Now, his free agency case becomes very, very interesting. He isn’t going to get that big contract, and might realistically have to settle for a one-year deal in which he sustains a high level of performance without failing any drug tests.
It seems likely that Cabrera’s numbers were boosted by a banned substance, but if he legitimately improved aside from that hypothetical boost, and he is viewed as a risky free agent because of the uncertainty surrounding the validity of his production, he becomes imminently more signable to teams looking to bolster outfield productivity without breaking the bank. The Phillies are one of those teams, and this suspension makes it much easier to sign Cabrera to a team-friendly deal.
Obviously, we have to deal with the elephant in the room: if Cabrera’s 2011-12 performance surge is solely the result of taking performance-enhancing drugs, then he really isn’t worth signing. Prior to last season, Cabrera was a glorified fourth outfielder thrust into starting roles based on unrealized potential. He wasn’t a bad major league player, but his bat didn’t exactly amplify his mediocre or worse fielding and he was more Nate Schierholtz than Shane Victorino.
When discussing transactions, however, we have to be open to the possibility that Cabrera legitimately improved, and that the failed test was more coincidence than cause. It’s perfectly understandable that some will steadfastly chalk up his improvement as the result of PEDs and nothing else, but in determining whether the Phils should pursue him this offseason, that risk balance becomes paramount.
It really boils down to a simple question: is Cabrera worth a one-year, $10 million contract next season?
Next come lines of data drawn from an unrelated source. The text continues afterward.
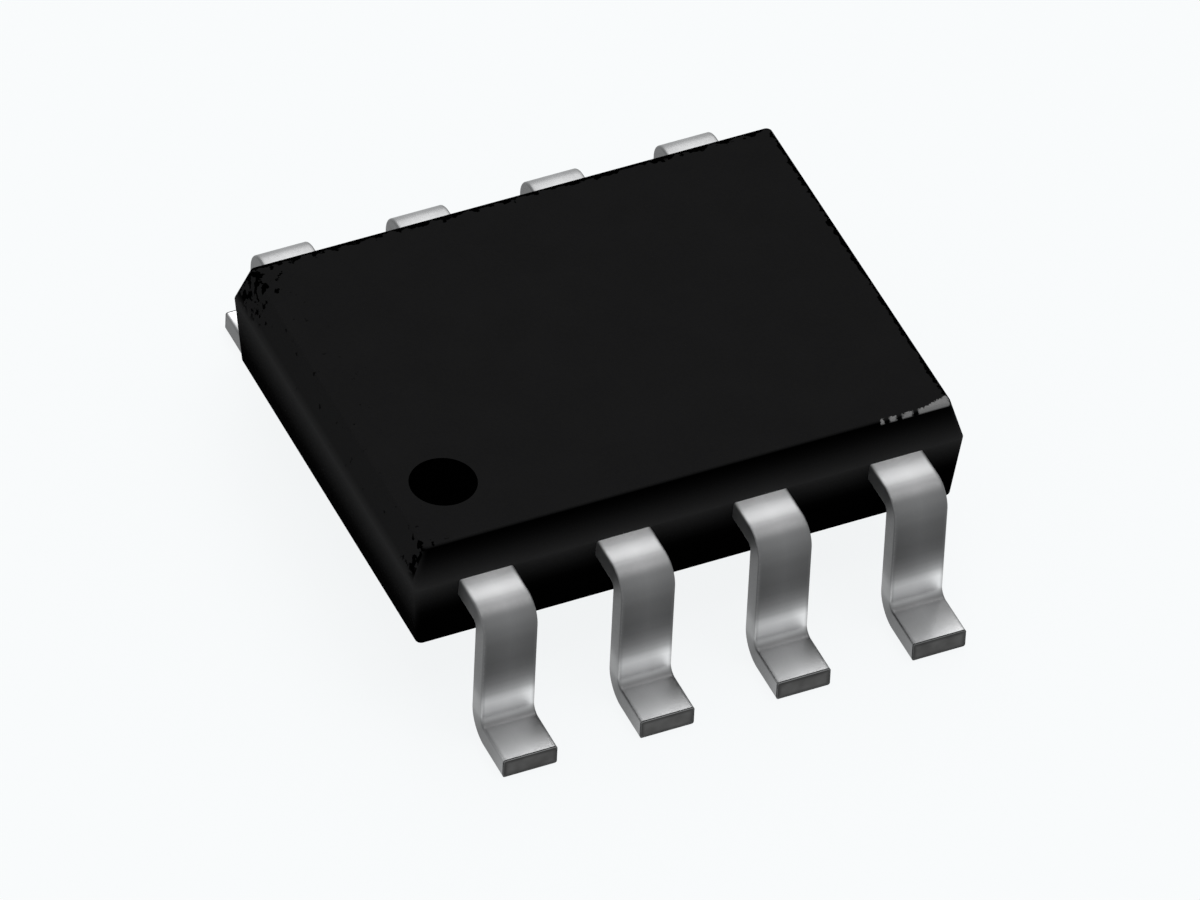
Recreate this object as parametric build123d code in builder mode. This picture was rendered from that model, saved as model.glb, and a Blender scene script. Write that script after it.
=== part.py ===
from build123d import *
from math import radians, tan
import os

# An eight-lead small-outline integrated circuit, as it comes off the trim and form tool.
# Millimetres, +Z up. The origin is on the seating plane, under the middle of the body.
# X runs along the two rows of leads. Leads 1 to 4 stand on the -Y side, lead 1 at the -X end,
# and leads 5 to 8 come back along the +Y side, lead 5 at the +X end.

# Moulded body
BODY_LENGTH = 5.10           # along X, at the parting line
BODY_WIDTH = 3.95            # along Y, at the parting line
STAND_OFF = 0.70             # underside above the seating plane
LOWER_HEIGHT = 0.70          # underside to the parting line
UPPER_HEIGHT = 0.38          # parting line to the top face
LOWER_DRAFT = 5.0            # degrees, walls below the parting line
UPPER_DRAFT = 15.0           # degrees, walls above the parting line
CORNER_RADIUS = 0.05         # upright corners
RIM_RADIUS = 0.025           # round the top face and the underside
PIN_DOT_DIAMETER = 0.58      # dimple that marks lead 1
PIN_DOT_DEPTH = 0.03
PIN_DOT_FROM_END = 0.58      # its middle, in from the -X end at the parting line
PIN_DOT_FROM_SIDE = 0.79     # its middle, in from the -Y side at the parting line
EJECTOR_DIAMETER = 0.90      # ejector-pin mark in the underside
EJECTOR_DEPTH = 0.02

# Lead frame: leads, fingers and paddle are all stamped from one sheet
FRAME_THICKNESS = 0.19
LEADS_PER_SIDE = 4
LEAD_PITCH = 1.27
LEAD_WIDTH = 0.50
LEAD_SPAN = 6.00             # toe to toe
SHOULDER_REACH = 0.54        # body side to the outer face of the riser
SHOULDER_RADIUS = 0.04       # inside of the upper bend
HEEL_RADIUS = 0.08           # inside of the lower bend
ROOT_DEPTH = 0.28            # straight, full-width stretch of lead inside the body
FINGER_PITCH = 0.86          # the fingers close up towards the die
FINGER_WIDTH = 0.42
FINGER_LENGTH = 0.30         # parallel stretch at the finger's tip, where the wire lands
FINGER_GAP = 0.22            # finger tip to paddle, seen from above

# Die paddle
PADDLE_LENGTH = 2.20
PADDLE_WIDTH = 1.50
PADDLE_DOWNSET = 0.15        # top of the paddle below the top of the fingers
TIE_WIDTH = 0.26
TIE_SLOPE_RUN = 0.20         # length along X of the step between paddle and frame level
TIE_COVER = 0.10             # compound left over the end of a tie bar

# Die and the glue under it
DIE_LENGTH = 1.60
DIE_WIDTH = 1.00
DIE_THICKNESS = 0.20
GLUE_THICKNESS = 0.02
GLUE_FILLET = 0.04           # glue squeezed out past the die on each side

# Bond wires
PAD_PITCH = 0.40             # bond pads along each long side of the die
PAD_INSET = 0.10             # pad middle to the die's edge
WIRE_DIAMETER = 0.025
WIRE_SIDES = 8               # flats that stand for the round section of so thin a wire
BALL_DIAMETER = 0.07
BALL_HEIGHT = 0.018
LOOP_HEIGHT = 0.13           # top of the loop above the die
LOOP_RADIUS = 0.05
LOOP_FLAT = 0.14             # level stretch of the loop, before it slopes to the finger
STITCH_LENGTH = 0.09
STITCH_WIDTH = 0.05
STITCH_HEIGHT = 0.02
STITCH_INSET = 0.12          # stitch middle to the finger's tip

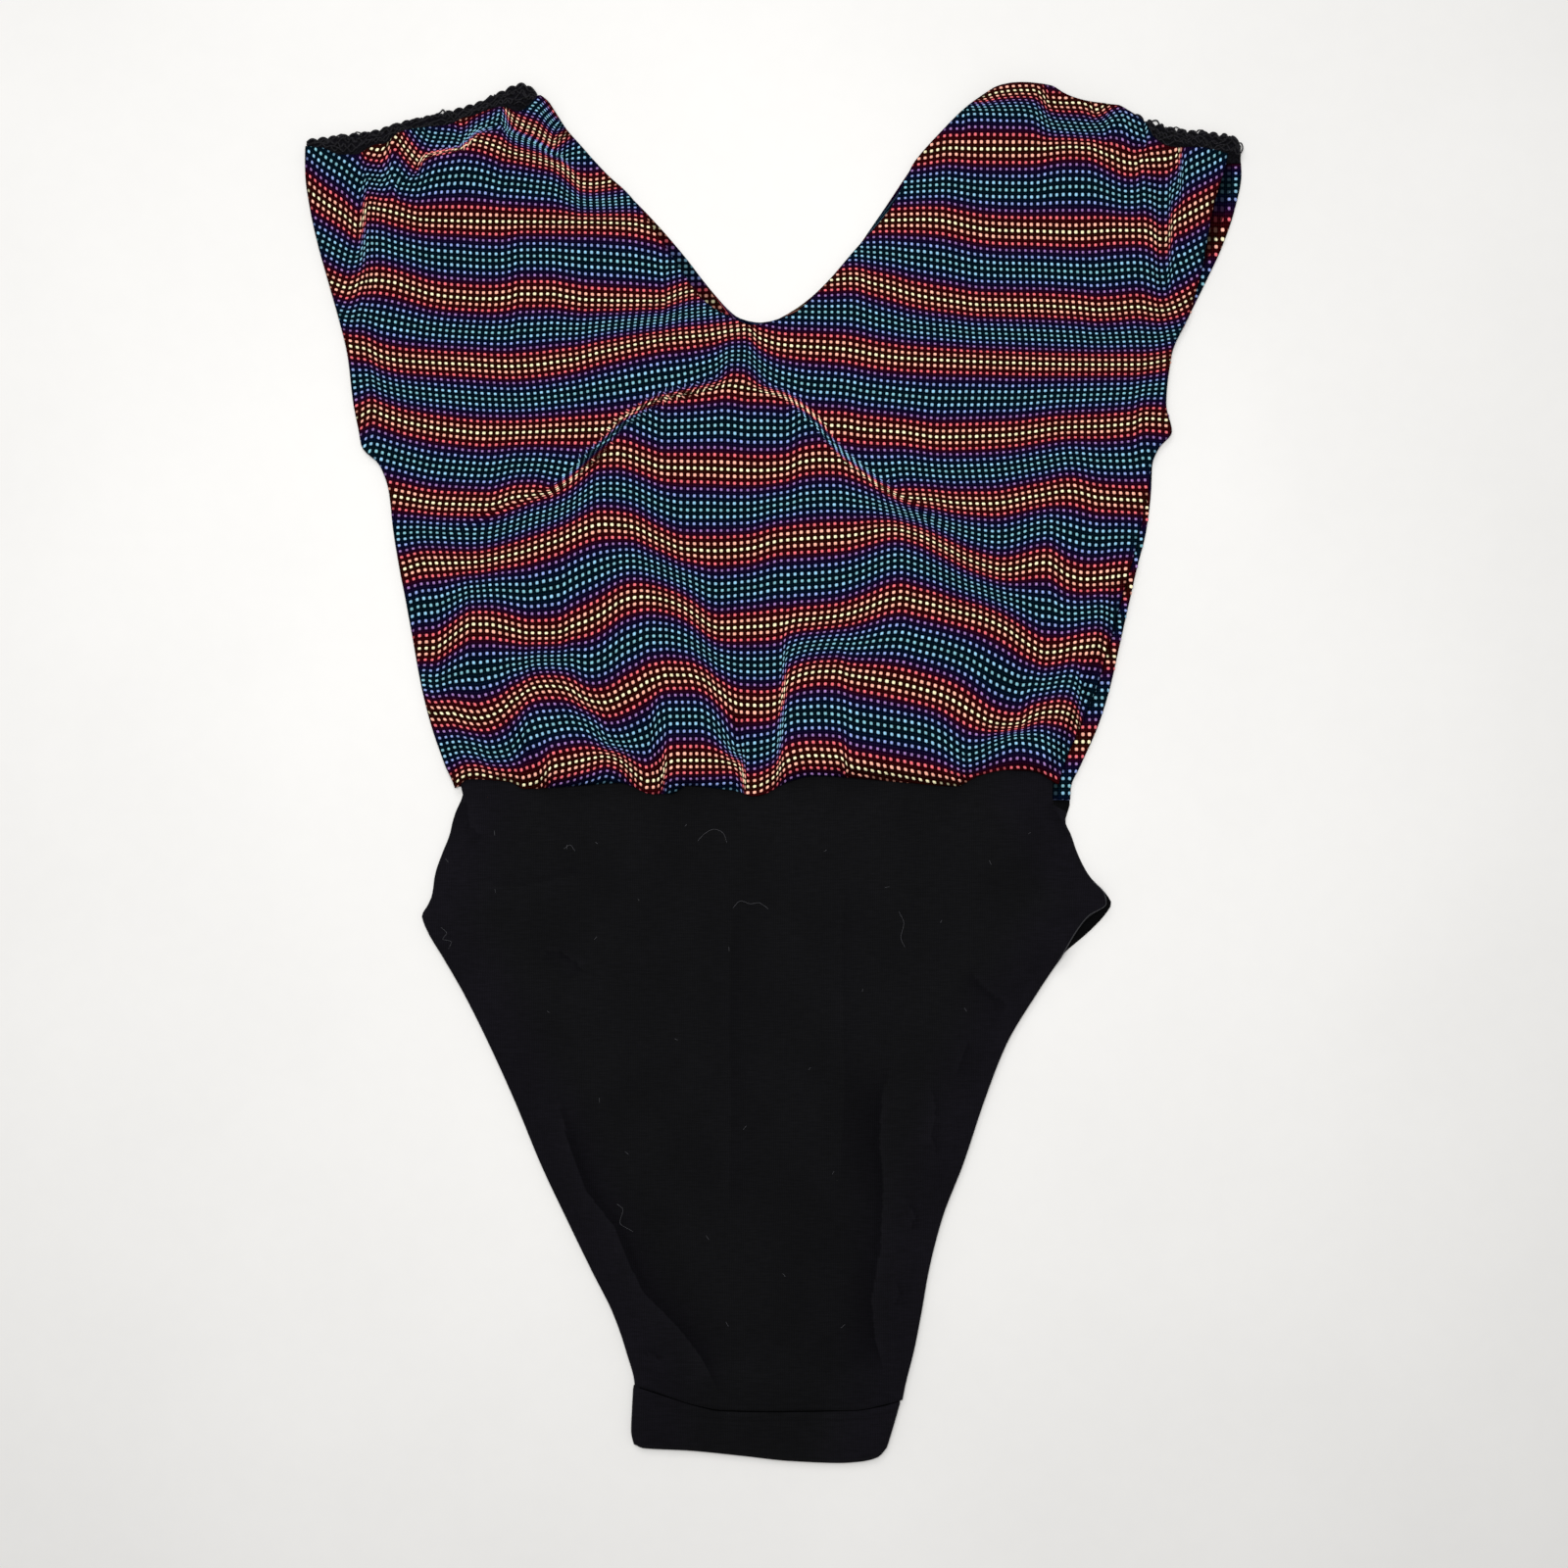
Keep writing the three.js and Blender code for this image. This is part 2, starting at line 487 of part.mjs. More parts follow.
function frontBriefHeight(x, y) {
  const side = Math.min(x - briefLeft(y), briefFrontRight(y) - x);
  const waist = -14 - y;
  const seam = y - seamCurve(x);
  const loft = smoothStep(side / BRIEF_RISE) * smoothStep(waist / BRIEF_RISE)
    * smoothStep(0.2 + seam / BRIEF_RISE);
  const rim = smoothStep(side / 10) * smoothStep(waist / 8);
  const hem = y < HIP ? HEM_RAISE * smoothStep((HEM_WIDTH + 0.8 - side) / 0.8) : 0;
  const relief = creases.reduce(
    (sum, crease) => sum + foldHeight(crease, x, y) * (crease.open ? 1 : rim), BRIEF_LOFT * loft);
  return FRONT_REST + 0.05 + hem + Math.max(0, relief);
}

function briefShares(width) {
  const hem = HEM_WIDTH / width;
  const step = (HEM_WIDTH + 1) / width;
  return [0, hem, step, ...evenSteps(step, 1 - step, 14).slice(1, -1), 1 - step, 1 - hem, 1];
}

const frontBrief = piece('front_brief', wallGeometry(panelGrid({
  left: briefLeft,
  right: briefFrontRight,
  top: [{ x: -156, y: 3 }, { x: 143.5, y: 3 }],
  bottom: crotchSeam,
  shares: briefShares,
  rows: [...evenSteps(0, 0.32, 13), ...evenSteps(0.32, 1, 12).slice(1)],
  height: frontBriefHeight,
}), innerByCloth), blackJersey);

// Back brief: flat on the surface, butted to the back bodice at the waist
const backBrief = piece('back_brief', wallGeometry(panelGrid({
  left: briefLeft,
  right: briefBackRight,
  top: lowered(backWaist, EDGE_GAP),
  bottom: crotchSeam,
  shares: () => evenSteps(0, 1, 8),
  rows: [...evenSteps(0, 0.32, 14), ...evenSteps(0.32, 1, 9).slice(1)],
  height: () => BACK_TOP,
}), innerFlat(0)), blackJersey);

// Crotch bands: doubled jersey, the front one on the back one
function band(name, bottomZ, edgeZ, middleZ) {
  const height = (x, y) => {
    const side = Math.min(x - bandLeft(y), bandRight(y) - x);
    return mix(edgeZ, middleZ, smoothStep(side / 5));
  };
  return piece(name, wallGeometry(panelGrid({
    left: bandLeft,
    right: bandRight,
    top: lowered(crotchSeam, EDGE_GAP),
    bottom: bandHem,
    shares: (width) => [0, 2 / width, ...evenSteps(5 / width, 1 - 5 / width, 10), 1 - 2 / width, 1],
    rows: evenSteps(0, 1, 4),
    height,
  }), innerFlat(bottomZ)), blackJersey);
}
const bandBack = band('crotch_band_back', 0, BAND_CLOTH - 0.4, BAND_CLOTH);
const bandFront = band('crotch_band_front', BAND_CLOTH + SEAM_GAP, 3.8, 2 * BAND_CLOTH + SEAM_GAP);

// Lace along a shoulder: a scalloped outer edge, a beaded middle, and a strip under the front
function lace(name, edge, shoulder, depthMin, beadFrom) {
  const outerY = edgeCurve(edge);
  const shoulderY = edgeCurve(shoulder);
  const first = edge[0].x;
  const last = edge.at(-1).x;
  const scallops = Math.round((last - first) / SCALLOP_PITCH);
  const stations = evenSteps(0, 1, scallops * 2);
  const underFront = (x) => Math.min(shoulderY(x) - LACE_UNDER, outerY(x) - depthMin);
  const grid = [0, 0.35, 0.75, 1].map((depth) => stations.map((s) => {
    const x = mix(first, last, s);
    const scallop = SCALLOP_DEPTH * Math.abs(Math.sin(Math.PI * scallops * s)) * (1 - depth) ** 2;
    const visible = smoothStep((x - beadFrom) / 6);
    const bead = depth > 0.1 && depth < 0.5 ? LACE_BEAD * visible : 0;
    return new THREE.Vector3(x, mix(outerY(x), underFront(x), depth) + scallop, LACE_TOP + bead);
  }));
  return piece(name, wallGeometry(grid, innerFlat(LACE_TOP - LACE_WALL)), blackLace);
}
const laceLeft = lace('shoulder_lace_left', laceLeftEdge, frontShoulderLeft, 4, -1000);
const laceRight = lace('shoulder_lace_right', laceRightEdge, frontShoulderRight, 7, 184);

const leotard = new THREE.Group();
leotard.add(frontBodice, backBodice, frontBrief, backBrief, bandFront, bandBack, laceLeft, laceRight);
export default leotard;
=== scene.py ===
"""A leotard laid flat on a pale floor, front panel up, seen from straight above.

Sizes are millimetres until a mesh is made. X runs across the garment, Y from the crotch to the
shoulders and Z up from the floor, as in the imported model.
"""

import math

import bpy
import numpy as np
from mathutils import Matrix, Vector


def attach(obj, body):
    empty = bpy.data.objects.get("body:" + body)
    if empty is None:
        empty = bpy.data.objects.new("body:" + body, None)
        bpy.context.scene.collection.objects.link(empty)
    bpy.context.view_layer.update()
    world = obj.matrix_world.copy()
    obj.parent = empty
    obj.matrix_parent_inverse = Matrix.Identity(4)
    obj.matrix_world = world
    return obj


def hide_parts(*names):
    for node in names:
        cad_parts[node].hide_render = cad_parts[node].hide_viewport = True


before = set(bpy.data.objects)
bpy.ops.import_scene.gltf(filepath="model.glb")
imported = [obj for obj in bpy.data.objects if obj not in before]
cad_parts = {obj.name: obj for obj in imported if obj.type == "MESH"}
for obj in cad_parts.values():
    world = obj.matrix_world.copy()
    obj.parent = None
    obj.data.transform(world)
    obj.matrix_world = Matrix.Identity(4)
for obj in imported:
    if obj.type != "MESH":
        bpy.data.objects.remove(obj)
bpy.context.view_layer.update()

MM = 0.001

# The camera comes first: straight above, at half a millimetre for each pixel of the photograph
PIXEL = 0.5
PHOTO_SIDE = 1600
PHOTO_MIDDLE = 800
ORIGIN_PIXEL_X = 789.5
ORIGIN_PIXEL_Y = 788.0
SENSOR = 36.0
CAMERA_HEIGHT = 1100.0
CLOTH_LEVEL = 3.0
FOLD_LEVEL = 6.0


def from_pixel(px, py):
    return (px - ORIGIN_PIXEL_X) * PIXEL, (ORIGIN_PIXEL_Y - py) * PIXEL


def from_pixels(points):
    return np.array([from_pixel(*point) for point in points])


def from_raised_pixel(px, py):
    """Place of a fold that stands above the cloth's level, where the camera sees it."""
    share = 1 - FOLD_LEVEL / CAMERA_HEIGHT
    x, y = from_pixel(px, py)
    return camera_x + (x - camera_x) * share, camera_y + (y - camera_y) * share


def seen_at(x, y, z):
    """Where the camera sees a point, carried down to the cloth's level."""
    share = CAMERA_HEIGHT / (CAMERA_HEIGHT + CLOTH_LEVEL - z)
    return camera_x + (x - camera_x) * share, camera_y + (y - camera_y) * share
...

If the Phillies were to sign him to that type of “pillow” contract, and he plays to his 2006-10 level, he’ll make more than his production is worth, but it won’t be a bad signing by any stretch. After all, it’s tough to call any one-year deal bad, when it’s such a short commitment. If his improvements were real and he has another 3.5+ WAR season, then the Phils would have gotten an all-star player at a relative bargain rate. There is risk all around, but for a team with financial constraints, taking a short-term risk with Cabrera might be better than spending $80-$90 million on Michael Bourn.
But would Cabrera sign for just one season? He might not have a choice. While some teams might pursue him regardless of the suspension, there isn’t any precedent for suspended players signing lucrative, multi-year deals after their suspension occurred. Dave Cameron of Fangraphs perused the list of suspended players and found that none of them signed for any more than two years subsequent to the suspension. Most of the players spent the remainder of their careers going year-to-year.
Then again, few, if any of these players were 28 years old and about to hit free agency. The vast majority were already under contract or approaching the end of their careers. Reiterating a previous point, there is virtually no precedent for Cabrera’s impending free agency. But this much is clear: he isn’t going to sign a four- or five-year contract, and he cost himself close to $60-$70 million by failing this drug test. What isn’t clear is how he will perform moving forward, since nobody can be sure whether or not his 4+ WAR campaigns these last two seasons are the direct result of testosterone usage.
Michael Bourn is risky because he doesn’t get on base all that often, strikes out quite a bit, his main skill isn’t one that projects to age all that well into his mid-to-late thirties, and because he will make $80-$90 million in spite of all that. He does, however, bring with him a certain established level of performance that, to date, hasn’t been tainted by a failed drug test.
Cabrera represents a different form of risk in that we literally have no idea what to expect moving forward. But that risk is accompanied by the supreme likelihood that he signs for a much more team-friendly contract. I’m not 100 percent advocating the pursuit of Cabrera, but it’s a very interesting situation that can hurt one’s head when considering all of the variables.
The Phillies probably need to move away from doling out lucrative, long-term deals, and Cabrera has the potential to produce as much value as a Bourn or Hamilton, but at a fraction of the price and commitment. On the other hand, it’s entirely possible that the PEDs caused the two-year performance spike, making his 2011-12 numbers irrelevant when discussing his 2013 production.
The Phillies were bound to pursue Cabrera after the season as Amaro has made it clear that he values outfield production. While the kneejerk reaction here is to move on from the Melkman and shift focus to other valuable free agents, the Phils need to really think long and hard about this one, weighing the risks on all fronts before making a decision.
A potentially valuable outfielder just became imminently more signable. If the Phils can improve the outfield through unconventional means like properly utilizing a Schierholtz and Mayberry platoon, making a trade for Shin-Soo Choo, bolstering depth by making out well with the likes of Pierre and Nix, or getting major production out of Domonic Brown, they could weather the risk that Cabrera turns into a pumpkin because, if he remains as productive, they improved in an important area in a far less costly manner. It’s easy to see why Cabrera isn’t as attractive of a player anymore, but this isn’t a black-and-white, cut-and-dried situation by any stretch and presents the team with a fascinating offseason dilemma.